I'll keep you posted!


Wednesday, May 18, 2011

On the Waterfront

The last few months I've been a rather lazy housekeeper. So on Tuesday after a Mary Tyler Moore marathon and almost dying over the mountain of laundry between my bedroom door and the bathroom. Laying on the floor nursing a giant goose egg I knew that something had to change. Since I wasn't in the mood to move I decided it was time to throw a dinner party.

Why a dinner party?

Have you ever had those moments when people just show up at your house and you have all your laundry in your living room? Or you go to offer them a drink and you have to wash one in the sink for them? Well if you know they are coming usually sparks a cleaning spree for me. So hence on this awful rainy day I had people over and I cleaned.

Oh Law did I clean.

So if you ever need a boost invite people over for a dinner party.

Monday, May 16, 2011

As Long As You Need Me..

So here are some thoughts that have been running through my head of statements I have said over the last three months in regards to running:

It's only a 18 mile run.

Are these shorts short enough? I really want to maximize my sun exposure..

I've got to go to bed I've got a run tomorrow

Kashi Pizza? And its on sale? I'll take them all!

Oh? Me? I'm running 26.2 miles on saturday and then I plan on cleaning my house?

Yes I lost weight would you like to know how much?

So on Saturday this big ole' fat body of mine is gonna run through the canyon up and down a hill and when I'm done I plan on drinking a coke and laying on the grass and be happy. So now if I can get out in this cold weather and go for a run.
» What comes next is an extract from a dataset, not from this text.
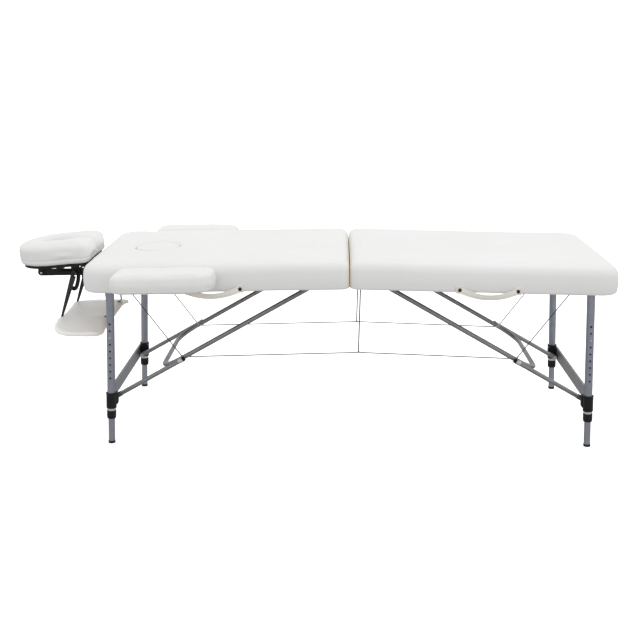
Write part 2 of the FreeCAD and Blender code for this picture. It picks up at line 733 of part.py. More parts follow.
def tilt_rest(shape):
    """Turns a face rest piece about its pivot to the rest angle."""
    moved = shape.copy()
    moved.rotate(REST_PIVOT, ALONG_Y, REST_TILT)
    return moved


def quadrant():
    """Curved slotted plate that the locking bolt slides in; its slot is centred on the pivot."""
    radius = REST_PIVOT.x - REST_BOLT_X
    ys = (BAR_Y[1] + 1.5, BAR_Y[1] + 6)
    plate = arc_band(REST_PIVOT, (radius - 13, radius + 18), (162, 205), ys)
    turn = math.radians(205)
    end_radius = radius + 2.5
    end_x = REST_PIVOT.x + end_radius * math.cos(turn)
    end_z = REST_PIVOT.z + end_radius * math.sin(turn)
    plate = fuse(plate, cross_rod(end_x, end_z, 15.5, *ys))
    slot = arc_band(REST_PIVOT, (radius - 4.3, radius + 4.3), (180, 205), (ys[0] - 1, ys[1] + 1))
    turned = cross_rod(REST_BOLT_X, REST_PIVOT.z, 4.3, ys[0] - 1, ys[1] + 1)
    return plate, slot.fuse(turned)


def make_face_rest():
    cushion = rest_outline(0, CUSHION_Z, 27, 16)
    plate = rest_outline(14, PLATE_Z, 0, 0)
    pin = cross_rod(REST_PIVOT.x, REST_PIVOT.z, 4.0, BAR_Y[0] - 2, BAR_Y[1] + 8)
    lug_y = (BAR_Y[1] + 1.5, BAR_Y[1] + 6)
    lug = fuse(
        box((REST_PIVOT.x - 10, REST_PIVOT.x + 10), lug_y, (REST_PIVOT.z, PLATE_Z[0] + 1)),
        cross_rod(REST_PIVOT.x, REST_PIVOT.z, 10, *lug_y),
    )
    slotted, slot = quadrant()
    level_slotted = slotted.copy()
    level_slotted.rotate(REST_PIVOT, ALONG_Y, -REST_TILT)
    level_slot = slot.copy()
    level_slot.rotate(REST_PIVOT, ALONG_Y, -REST_TILT)
    above = box((900, 1300), (-200, 200), (PLATE_Z[0] + 2, 800))
    level_slotted = level_slotted.cut(above).cut(level_slot)
    platform = fuse(plate, *both(lug), *both(level_slotted)).cut(both(pin))
    save("headrest_cushion", "head", [tilt_rest(cushion)])
    save("headrest_platform", "head", [tilt_rest(solid) for solid in [platform] + both(pin)])
    make_rest_bars()
    make_rest_lever()


def make_rest_bars():
    """Side bars with dowels, a tie between them and the locking bolt."""
    bar = fuse(
        box(BAR_X, BAR_Y, BAR_Z),
        cross_rod(BAR_X[1], REST_PIVOT.z, (BAR_Z[1] - BAR_Z[0]) / 2, *BAR_Y),
        box((938, 988), (REST_DOWEL_Y - 11, REST_DOWEL_Y + 11), BAR_Z),
    )
    dowel_start, dowel_end = (Vec(x, REST_DOWEL_Y, REST_PIVOT.z) for x in REST_DOWEL_X)
    dowel = rod(dowel_start, dowel_end, DOWEL_R)
    tie = box((1084, 1104), (-BAR_Y[0], BAR_Y[0]), (591, 599))
    bolt = cross_rod(REST_BOLT_X, REST_PIVOT.z, 4.0, -REST_BOLT_HALF, REST_BOLT_HALF)
    pivot_hole = cross_rod(REST_PIVOT.x, REST_PIVOT.z, 4.0 + RUNNING, 60, 100)
    frame = fuse(tie, *both(bar)).cut(both(dowel) + both(pivot_hole) + [bolt])
    save("headrest_bars", "head", [frame, bolt] + both(dowel))


def make_rest_lever():
    """Cam lever on the locking bolt, lying along the bar when locked."""
    ys = (-BAR_Y[1] - 13, -BAR_Y[1] - 7)
    arm = box((REST_BOLT_X, REST_BOLT_X + 58), ys, (REST_PIVOT.z - 6, REST_PIVOT.z + 6))
    tip = cross_rod(REST_BOLT_X + 58, REST_PIVOT.z, 6, *ys)
    boss = cross_rod(REST_BOLT_X, REST_PIVOT.z, 10, *ys)
    hole = cross_rod(REST_BOLT_X, REST_PIVOT.z, 4.0 + RUNNING, ys[0] - 1, ys[1] + 1)
    save("headrest_lever", "head", [fuse(arm, tip, boss).cut(hole)])


# Arm shelf


def webbing(points, width, ys):
    """A flat strap that follows points in the XZ plane, between two Y values."""
    pieces = []
    for start, end in zip(points, points[1:]):
        along = Vec(end[0] - start[0], 0, end[1] - start[1])
        side = Vec(-along.z, 0, along.x).normalize() * (width / 2)
        low = Vec(start[0], ys[0], start[1])
        high = Vec(end[0], ys[0], end[1])
        corners = [low - side, high - side, high + side, low + side, low - side]
        pieces.append(Part.Face(Part.makePolygon(corners)).extrude(Vec(0, ys[1] - ys[0], 0)))
    for x, z in points[1:-1]:
        pieces.append(cross_rod(x, z, width / 2, *ys))
    return fuse(*pieces) if len(pieces) > 1 else pieces[0]


def make_arm_shelf():
    """Padded panel on four straps, two from the bolt and two from under the table's end."""
    panel = rounded_block(SLING_X, (-SLING_HALF, SLING_HALF), SLING_Z, (30.0, 85.0), 6, 6)
    save("arm_sling", "head", [panel])
    on_panel = SLING_Z[1] + STRAP_THICK / 2 + 0.3
    loop_start, loop_end = (Vec(REST_BOLT_X, y, REST_PIVOT.z) for y in STRAP_Y)
    loop = rod(loop_start, loop_end, 6.0)
    bolt_room = rod(loop_start - ALONG_Y, loop_end + ALONG_Y, 4.3)
    middle = (STRAP_Y[0] + STRAP_Y[1]) / 2
    thin = (middle - STRAP_THICK / 2, middle + STRAP_THICK / 2)
    front_end = (SLING_X[1] - 14, on_panel + 1)
    front = webbing([(REST_BOLT_X, REST_PIVOT.z), front_end], STRAP_WIDE, thin)
    above_panel = box((0, 1500), (0, 200), (SLING_Z[1] + 0.3, 800))
    front = fuse(loop, front).cut(bolt_room).common(above_panel)
    rear_points = [(918, 576.5), (900, 576.5), (SLING_X[0] + 6, on_panel), (SLING_X[0] + 28, on_panel)]
    rear = webbing(rear_points, STRAP_THICK, STRAP_Y)
    save("arm_sling_straps", "head", both(front) + both(rear))


def main():
    os.makedirs("parts", exist_ok=True)
    for half in ("head", "foot"):
        make_half(half)
        make_hinge_leaves(half)
        make_brackets(half)
        make_fasteners(half)
        make_handle(half)
        make_legs(half)
        make_bow(half)
        make_struts(half)
        make_cables(half)
    make_drop_wires()
    make_face_plug()
    make_armrests()
    make_face_rest()
    make_arm_shelf()


main()
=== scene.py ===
import math

import bmesh
import bpy
import numpy as np
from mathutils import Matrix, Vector, noise
from mathutils.bvhtree import BVHTree


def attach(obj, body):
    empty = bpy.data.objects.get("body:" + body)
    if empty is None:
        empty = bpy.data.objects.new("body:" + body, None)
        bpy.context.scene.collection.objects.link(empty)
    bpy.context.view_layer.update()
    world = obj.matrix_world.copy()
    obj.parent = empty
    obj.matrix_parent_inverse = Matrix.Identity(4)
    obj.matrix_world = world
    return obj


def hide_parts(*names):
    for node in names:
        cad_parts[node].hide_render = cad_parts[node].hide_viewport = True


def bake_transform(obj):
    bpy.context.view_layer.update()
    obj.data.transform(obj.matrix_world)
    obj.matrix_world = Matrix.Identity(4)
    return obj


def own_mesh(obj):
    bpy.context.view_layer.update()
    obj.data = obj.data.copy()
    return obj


# Looks of a portable two-section massage table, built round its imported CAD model.
# Soft pieces are drawn in millimetres in the frame of their half of the table: X runs outwards from
# the fold line, -Y is the handle side. placed() takes them to the row frame, in metres.

MM = 0.001
FOLD_X = 152.49
CAMBER = math.radians(1.17)
UNDER_Z = 580.0
TOP_Z = 676.0
DECK_Z = 624.0
HALF_WIDTH = 350.0
HALF_LENGTH = 930.0
HALVES = ("head", "foot")

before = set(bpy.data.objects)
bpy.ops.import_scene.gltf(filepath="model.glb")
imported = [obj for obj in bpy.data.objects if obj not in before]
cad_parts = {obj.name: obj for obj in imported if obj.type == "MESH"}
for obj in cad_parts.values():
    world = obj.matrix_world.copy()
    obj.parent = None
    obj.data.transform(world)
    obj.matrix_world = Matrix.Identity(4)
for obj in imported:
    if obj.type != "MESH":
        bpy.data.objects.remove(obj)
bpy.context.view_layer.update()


# Frames and meshes


def placed(half, points):
    """Row-frame metres of points in millimetres, given in the frame of one half, or in place."""
    p = np.asarray(points, float).reshape(-1, 3)
    if half is None:
        return p * MM
    rise = p[:, 2] - UNDER_Z
    along = p[:, 0] * math.cos(CAMBER) + rise * math.sin(CAMBER)
    up = UNDER_Z - p[:, 0] * math.sin(CAMBER) + rise * math.cos(CAMBER)
    sign = -1 if half == "head" else 1
    return np.column_stack([FOLD_X + sign * along, p[:, 1], up]) * MM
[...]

It's almost here! It's almost here!

Tuesday, May 10, 2011

Edge of Glory

Its been too long since I wrote a post. When I got sick I lost any ability to string a sentence let alone try to run. So I went to go hide deep inside my weekend of food. Because I may have lost the ability to breathe but I could still eat. And Eat I did.

It was fab.

I highly recommend it.

Also while we discuss eating I went to St. George to watch my sister take first in her age group to win the second Iron man. What's an Iron man you ask? It would be a 2.4 swim followed by a 112 mile bike ride and just to add a little spice a 26.2 marathon on top of it. For her age group she took third in the swim, 1st in the bike and marathon. What did I do in St. George? I sat in the shade and stuffed my face.

Again it was marvelous.

So today after a five day rest from running I went for a short run of 3 miles and I thought I was going to die. But its okay by sat I will be fine. Cause the 21st is coming up and I'm getting a tad bit nervous.


So that's my update.

Peace yo,

Time for me to eat a carrot.

Cause I'm cool like that.

Wednesday, May 4, 2011

Unpretty

To whomever gave me this flu:

Thank you so much for the long nights of stuffy headness and body aches. Thanks to you I am now reduced to laying down on my couch drinking nightquil from the bottle and having odd conversations with my televisions. Yes I said televisions due to the nightquill I can now see two of them. Also thanks to your kind generous germ spredingness I am now unable to run because my balance is off. Tried to go for my favorite run today and ended up listing like a drunk frat student on spring break.

So to whomever you are such a giver that I want to share with you the feelings of achiness and crankiness you've given me. You are so nice! Its just what I've always wanted. A chance to feel like I'm dying without actually dying. Thank you you wonderful giver you. I'll treasure this always. And if I can't do this marathon I will personally come over and thank you very phyiscally.